# ROWS
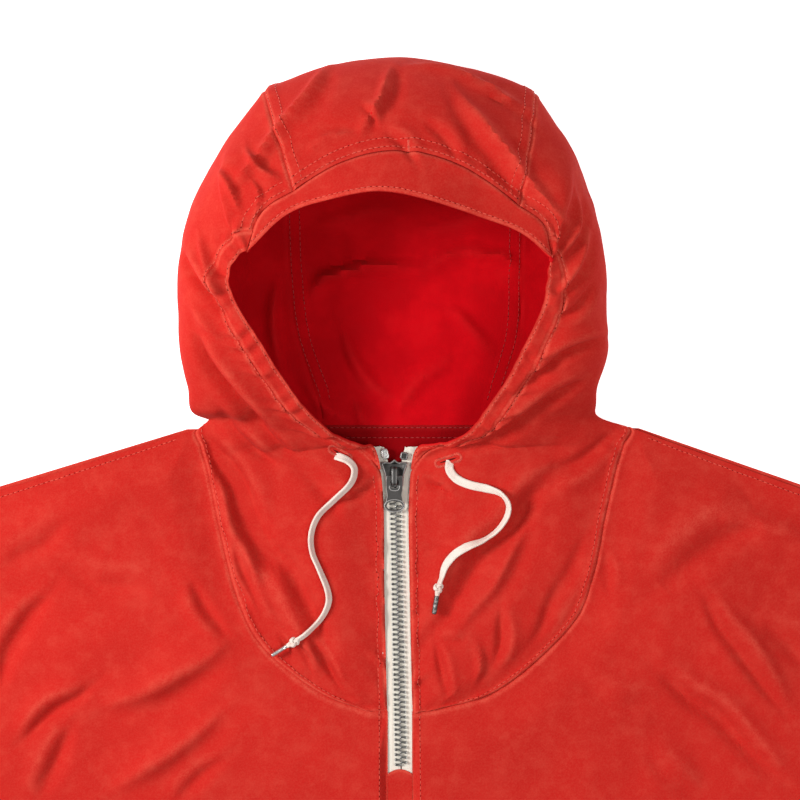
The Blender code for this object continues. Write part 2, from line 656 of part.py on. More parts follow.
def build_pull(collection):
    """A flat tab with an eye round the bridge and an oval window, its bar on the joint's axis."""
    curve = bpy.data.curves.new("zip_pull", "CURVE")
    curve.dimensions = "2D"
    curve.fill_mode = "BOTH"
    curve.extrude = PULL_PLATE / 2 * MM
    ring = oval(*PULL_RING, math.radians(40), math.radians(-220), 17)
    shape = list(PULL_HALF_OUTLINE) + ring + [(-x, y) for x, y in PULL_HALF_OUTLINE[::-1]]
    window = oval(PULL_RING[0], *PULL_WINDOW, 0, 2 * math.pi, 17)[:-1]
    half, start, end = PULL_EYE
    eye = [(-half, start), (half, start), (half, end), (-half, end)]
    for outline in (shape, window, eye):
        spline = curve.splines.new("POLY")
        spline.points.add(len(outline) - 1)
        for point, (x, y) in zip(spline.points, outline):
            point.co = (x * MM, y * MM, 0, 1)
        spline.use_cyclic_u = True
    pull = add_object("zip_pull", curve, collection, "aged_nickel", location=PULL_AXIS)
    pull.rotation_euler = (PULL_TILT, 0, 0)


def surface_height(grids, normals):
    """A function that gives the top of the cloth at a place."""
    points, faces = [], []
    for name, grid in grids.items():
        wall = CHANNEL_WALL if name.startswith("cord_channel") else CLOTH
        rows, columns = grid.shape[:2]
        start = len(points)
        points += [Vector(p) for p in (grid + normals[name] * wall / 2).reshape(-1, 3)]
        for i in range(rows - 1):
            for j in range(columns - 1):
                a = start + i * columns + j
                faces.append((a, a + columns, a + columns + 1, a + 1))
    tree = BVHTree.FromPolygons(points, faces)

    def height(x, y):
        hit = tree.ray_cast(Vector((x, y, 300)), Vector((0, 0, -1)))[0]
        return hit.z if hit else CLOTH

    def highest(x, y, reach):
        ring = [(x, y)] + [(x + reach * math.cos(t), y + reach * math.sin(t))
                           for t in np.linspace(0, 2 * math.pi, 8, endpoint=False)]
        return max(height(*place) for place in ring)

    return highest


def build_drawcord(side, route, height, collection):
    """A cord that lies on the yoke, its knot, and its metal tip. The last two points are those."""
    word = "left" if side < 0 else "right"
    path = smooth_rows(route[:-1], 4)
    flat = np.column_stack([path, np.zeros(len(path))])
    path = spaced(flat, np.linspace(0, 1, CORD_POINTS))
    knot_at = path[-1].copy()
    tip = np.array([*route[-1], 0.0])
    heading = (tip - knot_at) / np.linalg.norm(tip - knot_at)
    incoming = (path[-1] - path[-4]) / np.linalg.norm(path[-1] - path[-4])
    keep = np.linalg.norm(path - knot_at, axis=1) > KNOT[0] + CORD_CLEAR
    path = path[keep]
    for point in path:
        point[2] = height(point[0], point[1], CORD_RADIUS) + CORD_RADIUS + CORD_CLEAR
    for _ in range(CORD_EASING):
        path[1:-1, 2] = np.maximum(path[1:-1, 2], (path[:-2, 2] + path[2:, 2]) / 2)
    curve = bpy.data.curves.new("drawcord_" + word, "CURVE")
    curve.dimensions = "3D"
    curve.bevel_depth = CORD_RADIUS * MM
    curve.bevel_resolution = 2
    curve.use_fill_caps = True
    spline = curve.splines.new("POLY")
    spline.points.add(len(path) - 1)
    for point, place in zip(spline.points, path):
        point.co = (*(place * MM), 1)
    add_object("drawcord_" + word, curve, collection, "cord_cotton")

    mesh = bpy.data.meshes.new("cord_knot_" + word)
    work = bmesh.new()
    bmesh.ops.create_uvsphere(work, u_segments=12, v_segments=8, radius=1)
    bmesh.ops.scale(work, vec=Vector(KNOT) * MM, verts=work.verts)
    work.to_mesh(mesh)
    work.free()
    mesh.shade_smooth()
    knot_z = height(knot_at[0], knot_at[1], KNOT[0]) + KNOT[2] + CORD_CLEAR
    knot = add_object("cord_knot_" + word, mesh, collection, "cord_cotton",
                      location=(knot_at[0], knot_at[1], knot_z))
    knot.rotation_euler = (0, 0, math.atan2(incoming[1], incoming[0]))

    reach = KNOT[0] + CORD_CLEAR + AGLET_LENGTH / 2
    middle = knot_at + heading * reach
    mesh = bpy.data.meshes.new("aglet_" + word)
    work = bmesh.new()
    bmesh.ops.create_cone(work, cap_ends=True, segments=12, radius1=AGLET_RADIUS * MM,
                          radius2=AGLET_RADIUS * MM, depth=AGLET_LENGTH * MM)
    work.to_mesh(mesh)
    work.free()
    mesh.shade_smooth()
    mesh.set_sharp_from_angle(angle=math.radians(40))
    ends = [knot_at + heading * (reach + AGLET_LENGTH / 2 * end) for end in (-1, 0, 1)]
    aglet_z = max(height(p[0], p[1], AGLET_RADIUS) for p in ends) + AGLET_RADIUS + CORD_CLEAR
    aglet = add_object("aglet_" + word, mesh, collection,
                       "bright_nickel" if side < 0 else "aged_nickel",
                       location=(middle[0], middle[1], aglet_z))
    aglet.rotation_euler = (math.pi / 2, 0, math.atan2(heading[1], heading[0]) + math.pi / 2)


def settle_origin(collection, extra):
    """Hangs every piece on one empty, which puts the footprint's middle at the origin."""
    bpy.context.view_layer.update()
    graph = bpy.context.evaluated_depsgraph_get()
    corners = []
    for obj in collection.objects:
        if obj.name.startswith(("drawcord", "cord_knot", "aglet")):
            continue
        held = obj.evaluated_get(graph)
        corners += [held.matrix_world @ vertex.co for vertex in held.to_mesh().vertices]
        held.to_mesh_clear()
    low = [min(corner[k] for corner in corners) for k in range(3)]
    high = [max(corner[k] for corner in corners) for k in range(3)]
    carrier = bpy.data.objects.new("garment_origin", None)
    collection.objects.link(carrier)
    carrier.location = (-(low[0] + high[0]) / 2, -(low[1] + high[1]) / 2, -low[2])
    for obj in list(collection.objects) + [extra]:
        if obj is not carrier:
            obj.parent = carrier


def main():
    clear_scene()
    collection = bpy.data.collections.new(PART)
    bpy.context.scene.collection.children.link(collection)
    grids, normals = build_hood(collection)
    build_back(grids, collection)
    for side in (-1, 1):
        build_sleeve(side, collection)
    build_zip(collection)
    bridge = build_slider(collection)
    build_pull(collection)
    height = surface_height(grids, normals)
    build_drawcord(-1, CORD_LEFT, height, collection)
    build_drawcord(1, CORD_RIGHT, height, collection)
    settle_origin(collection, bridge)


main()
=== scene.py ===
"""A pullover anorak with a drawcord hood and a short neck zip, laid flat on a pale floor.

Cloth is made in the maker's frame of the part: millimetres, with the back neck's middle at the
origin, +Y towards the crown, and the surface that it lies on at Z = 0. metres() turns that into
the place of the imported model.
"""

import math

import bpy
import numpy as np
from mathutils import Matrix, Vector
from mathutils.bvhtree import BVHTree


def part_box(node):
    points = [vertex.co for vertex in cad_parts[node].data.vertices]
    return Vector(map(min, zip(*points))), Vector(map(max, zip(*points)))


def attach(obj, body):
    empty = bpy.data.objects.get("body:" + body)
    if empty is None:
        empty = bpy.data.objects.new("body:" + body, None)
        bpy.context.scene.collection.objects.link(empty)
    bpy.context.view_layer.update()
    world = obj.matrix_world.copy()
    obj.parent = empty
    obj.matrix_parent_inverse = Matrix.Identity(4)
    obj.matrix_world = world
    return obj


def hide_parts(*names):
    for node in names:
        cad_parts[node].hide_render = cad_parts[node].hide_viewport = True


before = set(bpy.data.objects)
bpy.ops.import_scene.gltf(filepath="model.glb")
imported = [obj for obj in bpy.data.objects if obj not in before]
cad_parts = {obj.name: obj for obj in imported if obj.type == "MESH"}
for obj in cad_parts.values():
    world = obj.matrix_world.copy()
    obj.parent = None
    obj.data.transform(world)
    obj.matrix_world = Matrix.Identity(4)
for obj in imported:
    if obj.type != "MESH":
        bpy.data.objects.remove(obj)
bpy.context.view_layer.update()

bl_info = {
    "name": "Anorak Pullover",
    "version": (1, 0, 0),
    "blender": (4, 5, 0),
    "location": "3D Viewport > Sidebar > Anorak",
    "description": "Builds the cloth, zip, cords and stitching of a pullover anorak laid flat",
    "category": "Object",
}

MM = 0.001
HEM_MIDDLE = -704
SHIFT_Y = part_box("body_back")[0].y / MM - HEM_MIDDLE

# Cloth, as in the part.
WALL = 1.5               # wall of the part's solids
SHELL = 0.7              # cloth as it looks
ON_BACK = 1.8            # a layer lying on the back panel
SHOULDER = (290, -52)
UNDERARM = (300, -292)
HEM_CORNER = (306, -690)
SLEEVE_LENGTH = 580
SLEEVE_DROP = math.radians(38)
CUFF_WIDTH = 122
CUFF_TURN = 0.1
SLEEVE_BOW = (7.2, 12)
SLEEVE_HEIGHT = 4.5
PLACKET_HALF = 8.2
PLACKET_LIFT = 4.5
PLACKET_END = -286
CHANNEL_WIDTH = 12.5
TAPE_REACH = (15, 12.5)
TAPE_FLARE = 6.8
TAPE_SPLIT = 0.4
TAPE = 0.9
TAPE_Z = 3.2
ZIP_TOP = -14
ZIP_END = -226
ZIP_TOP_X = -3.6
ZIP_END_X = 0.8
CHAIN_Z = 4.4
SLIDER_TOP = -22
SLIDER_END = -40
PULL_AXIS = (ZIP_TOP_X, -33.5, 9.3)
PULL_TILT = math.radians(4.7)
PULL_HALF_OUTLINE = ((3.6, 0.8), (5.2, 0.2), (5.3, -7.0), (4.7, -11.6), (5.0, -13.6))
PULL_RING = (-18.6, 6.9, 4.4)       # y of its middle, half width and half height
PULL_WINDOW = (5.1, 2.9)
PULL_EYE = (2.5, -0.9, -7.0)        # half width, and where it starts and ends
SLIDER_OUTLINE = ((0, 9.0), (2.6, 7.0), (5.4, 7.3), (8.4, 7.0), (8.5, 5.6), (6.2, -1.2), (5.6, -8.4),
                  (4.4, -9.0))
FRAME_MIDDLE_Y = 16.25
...
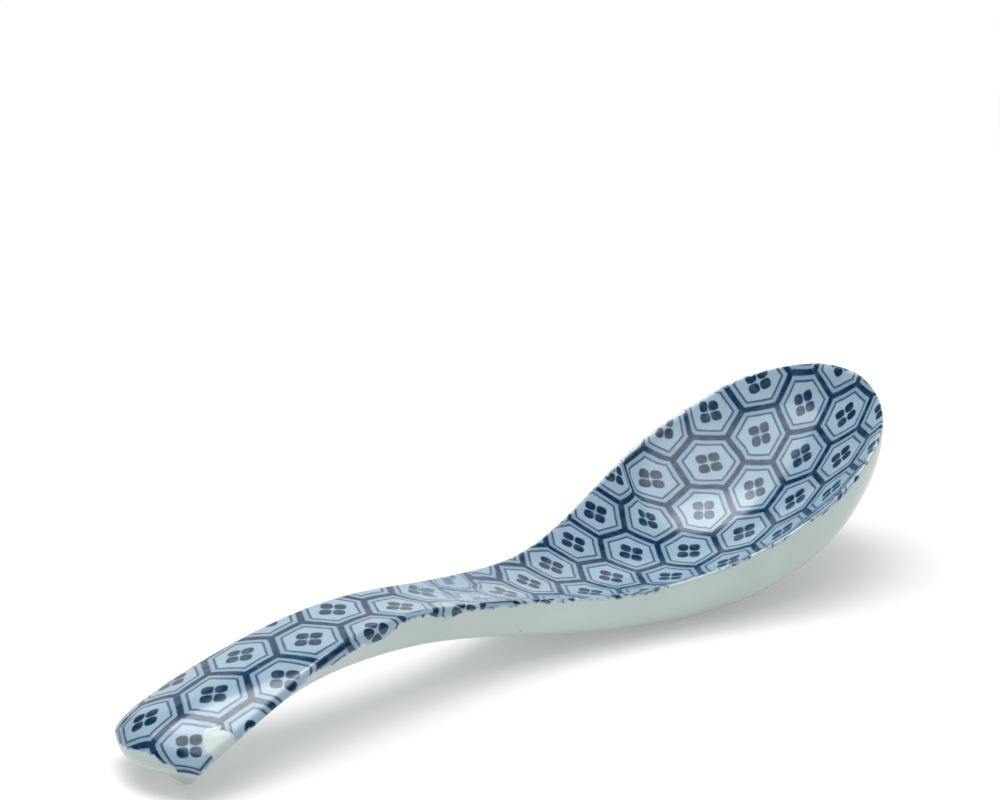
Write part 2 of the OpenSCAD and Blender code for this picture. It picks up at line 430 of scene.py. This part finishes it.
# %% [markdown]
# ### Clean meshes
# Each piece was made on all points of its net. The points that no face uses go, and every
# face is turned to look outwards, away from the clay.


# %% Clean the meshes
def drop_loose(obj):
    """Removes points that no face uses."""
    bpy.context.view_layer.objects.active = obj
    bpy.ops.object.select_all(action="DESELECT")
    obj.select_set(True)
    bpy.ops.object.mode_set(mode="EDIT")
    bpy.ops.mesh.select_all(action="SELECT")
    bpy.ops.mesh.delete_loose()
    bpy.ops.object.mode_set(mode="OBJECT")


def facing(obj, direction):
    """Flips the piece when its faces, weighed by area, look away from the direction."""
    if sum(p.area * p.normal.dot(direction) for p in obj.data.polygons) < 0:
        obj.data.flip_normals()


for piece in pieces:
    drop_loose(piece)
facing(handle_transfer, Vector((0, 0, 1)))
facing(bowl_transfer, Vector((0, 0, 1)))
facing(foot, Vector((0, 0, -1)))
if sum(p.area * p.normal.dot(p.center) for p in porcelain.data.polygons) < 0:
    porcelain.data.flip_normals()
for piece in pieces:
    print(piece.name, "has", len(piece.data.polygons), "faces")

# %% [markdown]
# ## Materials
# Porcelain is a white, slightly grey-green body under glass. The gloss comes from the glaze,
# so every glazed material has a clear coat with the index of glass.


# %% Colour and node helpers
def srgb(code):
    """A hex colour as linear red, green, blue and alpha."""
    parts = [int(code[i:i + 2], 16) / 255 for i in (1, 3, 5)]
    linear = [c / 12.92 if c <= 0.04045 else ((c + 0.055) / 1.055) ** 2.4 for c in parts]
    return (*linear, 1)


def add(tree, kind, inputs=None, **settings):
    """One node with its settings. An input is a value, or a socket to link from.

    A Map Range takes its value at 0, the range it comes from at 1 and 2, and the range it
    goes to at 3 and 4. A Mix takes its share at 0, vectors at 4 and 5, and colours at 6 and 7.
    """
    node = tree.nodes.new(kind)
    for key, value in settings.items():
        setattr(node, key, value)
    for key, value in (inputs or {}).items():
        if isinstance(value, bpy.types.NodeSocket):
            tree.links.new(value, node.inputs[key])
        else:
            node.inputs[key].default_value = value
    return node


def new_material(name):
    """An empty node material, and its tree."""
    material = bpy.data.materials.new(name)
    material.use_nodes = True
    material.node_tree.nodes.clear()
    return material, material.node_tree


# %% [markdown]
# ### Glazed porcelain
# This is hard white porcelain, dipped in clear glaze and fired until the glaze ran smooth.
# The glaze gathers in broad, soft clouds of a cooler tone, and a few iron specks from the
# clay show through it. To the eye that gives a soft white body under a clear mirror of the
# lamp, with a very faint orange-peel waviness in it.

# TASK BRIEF
Look through the material above and print exactly the lines from the one containing "The Blender code" to the one containing "tree = BVHTree.FromPolygons(points, faces)", both included, and nothing more.

# ANSWER TO THIS EXERCISE
The Blender code for this object continues. Write part 2, from line 656 of part.py on. More parts follow.
def build_pull(collection):
    """A flat tab with an eye round the bridge and an oval window, its bar on the joint's axis."""
    curve = bpy.data.curves.new("zip_pull", "CURVE")
    curve.dimensions = "2D"
    curve.fill_mode = "BOTH"
    curve.extrude = PULL_PLATE / 2 * MM
    ring = oval(*PULL_RING, math.radians(40), math.radians(-220), 17)
    shape = list(PULL_HALF_OUTLINE) + ring + [(-x, y) for x, y in PULL_HALF_OUTLINE[::-1]]
    window = oval(PULL_RING[0], *PULL_WINDOW, 0, 2 * math.pi, 17)[:-1]
    half, start, end = PULL_EYE
    eye = [(-half, start), (half, start), (half, end), (-half, end)]
    for outline in (shape, window, eye):
        spline = curve.splines.new("POLY")
        spline.points.add(len(outline) - 1)
        for point, (x, y) in zip(spline.points, outline):
            point.co = (x * MM, y * MM, 0, 1)
        spline.use_cyclic_u = True
    pull = add_object("zip_pull", curve, collection, "aged_nickel", location=PULL_AXIS)
    pull.rotation_euler = (PULL_TILT, 0, 0)


def surface_height(grids, normals):
    """A function that gives the top of the cloth at a place."""
    points, faces = [], []
    for name, grid in grids.items():
        wall = CHANNEL_WALL if name.startswith("cord_channel") else CLOTH
        rows, columns = grid.shape[:2]
        start = len(points)
        points += [Vector(p) for p in (grid + normals[name] * wall / 2).reshape(-1, 3)]
        for i in range(rows - 1):
            for j in range(columns - 1):
                a = start + i * columns + j
                faces.append((a, a + columns, a + columns + 1, a + 1))
    tree = BVHTree.FromPolygons(points, faces)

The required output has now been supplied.